这些动物本性也能人们被理解,只要不触及到人们的底线——跟主人或者邻居抢肉吃,便到了它受到大家深恶痛绝的时候了。我们的农村喜欢做腊肉,熏制好之后会悬在高高的房梁上,防的是老鼠,竟然凶手是猫——猫上了房梁,吃了肥瘦相宜的腊肉,引来一次又一次骚乱,邻居只能狠狠地骂猫,但却无济于事。
还有一种情况比之更甚,直接导致这只猫最后死于非命。那时候农村的厨房没有冰箱,只有碗柜,吃不完或者备餐的肉就在碗柜里——对,这只黑猫学会了开碗柜,吃了别人快要到嘴里的肉,该打。大家见一次打一次,它总是来不及清理胡须上的油腻,就急着从窗户或者门缝逃走了。
母亲觉得必须得管教它了,于是把它用长长的布条拴在楼上,它便只能抓老鼠,或者吃我们送上楼去的食物。拴起来的猫叫得厉害,后来又不叫了——已经下楼来了,真是厉害,逃出了母亲的管制。消停两天又故伎重演,母亲只好再想办法拴住它,而且确保拴牢了它再轻易不能跑掉。最后,它终于不能调皮了——许是在楼口踩空了,挂在那里再也不能叫了。
其余的猫大都比较温顺,我小学时候喜欢在屋檐下的凳子上一边嗑瓜子一边写作业,下雨的时候最讨厌猫来亲热我,它一跃就上了我写字的凳子——我是没有书桌的人,在老师专门要求保持整洁的本子上亲昵地为我留下爪印,我只能毫无情面地驱赶它。
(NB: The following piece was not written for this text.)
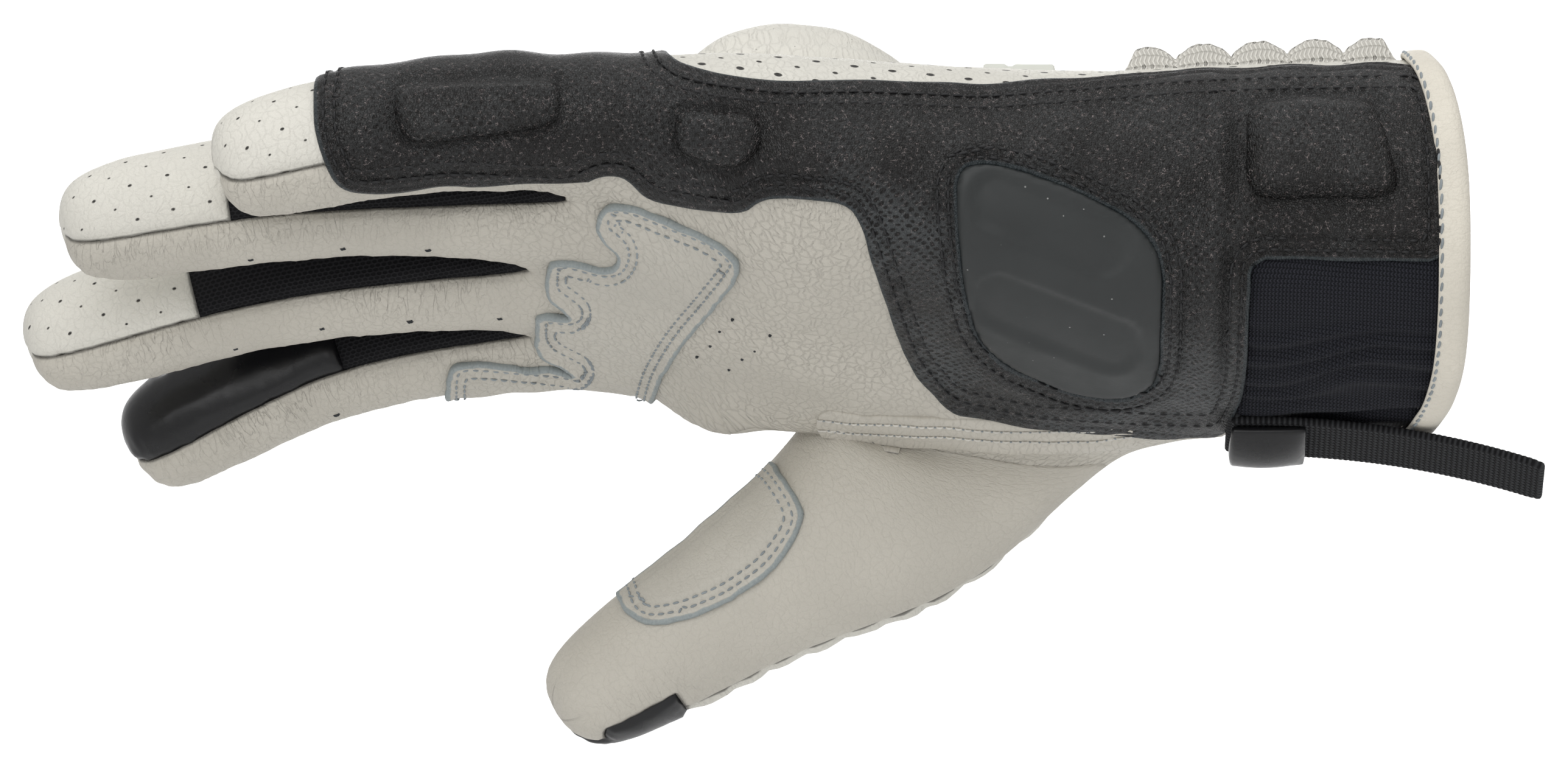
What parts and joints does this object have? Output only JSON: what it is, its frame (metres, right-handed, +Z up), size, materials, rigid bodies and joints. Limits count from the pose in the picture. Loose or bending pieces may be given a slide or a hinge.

空闲的时候,也会抱着它睡觉,它像公主一样难伺候,有太阳的时候会躺在地上等你玩弄它。
后来村里的猫越来越少,因为有人在地里下了药耗子的药,顺便把猫一起药死了,真是一条不可持续的发展之路,因为家里的耗子还在繁育。
所以到后来,奶奶格外心疼我家的猫,奶奶喜欢吃什么,就会给猫吃什么,比如奶奶喜欢吃青菜,她会吩咐我给猫也多来点。最让我暴跳如雷的是——奶奶吃完饭没事干,不顾仍在就餐的我的感受,把我最爱的青椒炒肉大份大份的夹给她深爱的猫。我总会跟奶奶强调——猫是吃耗子的!
总的来说,我喜欢我家的狗多一点,对于猫,总是一种敬畏的态度——奶奶夸奖它讲卫生,它的便便都会找东西盖起来——比如母亲晾晒的玉米;它会很认真的洗脸,好像能美容,还能提神;它像一只精灵有触碰不到的灵魂,可以很安静,也可以很残暴,它变化的瞳孔在黑夜里能发出光芒,让人不寒而栗。
猫咪让人琢磨不透,也让我没有安全感。在我大学的校园有很多野猫,我并不喜欢它们,也不乐意接近它们,更不可能主动给它们喂食。在我眼里,它们就是应该在老鼠的洞口潜伏的警察。学校很多女生愿意为它们投食,有的是吃剩的骨头,有的是专门买的猫粮——那些女生都比我善良,还会轻抚小猫的头,有时候会有陪在一旁的男生,高高地站在那里。不知道他喜不喜欢猫,也不知道如果换一个女朋友他还会不会离猫那么近……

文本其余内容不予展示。